Федор Федорович раздраженно сдвинул брови: в голову упорно лезла глупейшая мысль, что если бы он не соврал…
Он прекрасно помнил: баба Поля ложь ненавидела.
Любую.
А уж когда врут себе…
И Федор Федорович ожесточенно, всей ладонью, нажал на звонок.
* * *— Но я, честное слово, никуда не хочу идти. Я устала, у меня книжка новая, я весь день мечтала упасть с ней на диван… — Таисия молола кофе и радовалась шуму, была законная причина помолчать.
— Книжка у нее… — раздраженно проворчал Федор Федорович. — Успеешь еще глаза испортить!

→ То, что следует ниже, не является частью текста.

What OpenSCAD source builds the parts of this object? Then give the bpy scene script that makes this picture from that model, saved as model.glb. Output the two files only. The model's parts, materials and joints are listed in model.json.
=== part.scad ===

Таисия не ответила. Включила кофеварку и привычно удивилась, что она до сих пор работает, — еще папа ею пользовался. Сейчас такие же паровые кофеварки куда компактнее, Таисия видела в магазинах, а эта — настоящий монстр.
Зато кофеварка помнила времена, когда в доме звучал не только голос Таисии. И вообще она как‑то органично вписывалась в кухню, обставленную — с подачи бабы Поли — старинной тяжеловесной деревянной мебелью. Баба Поля по комиссионкам ее выискивала, а мама с папой не возражали: кухня считалась вотчиной старой няньки, она тут проводила большую часть времени.
Впрочем, Таисии нравилась резная деревянная мебель. И громоздкий буфет, в который свободно вмещалась вся посуда. И круглый стол, большой, удобный. И уютные кресла с гнутыми подлокотниками, в них так здорово сиделось. А на нянюшкином — лежала плоская подушка, когда‑то Таисия лично вышивала для нее наволочку.
Девушка и сейчас любила сидеть в этом кресле. Почему‑то казалось — подушка до сих пор хранила тепло бабы Поли, будто она только встала, вышла куда‑то и вот‑вот вернется.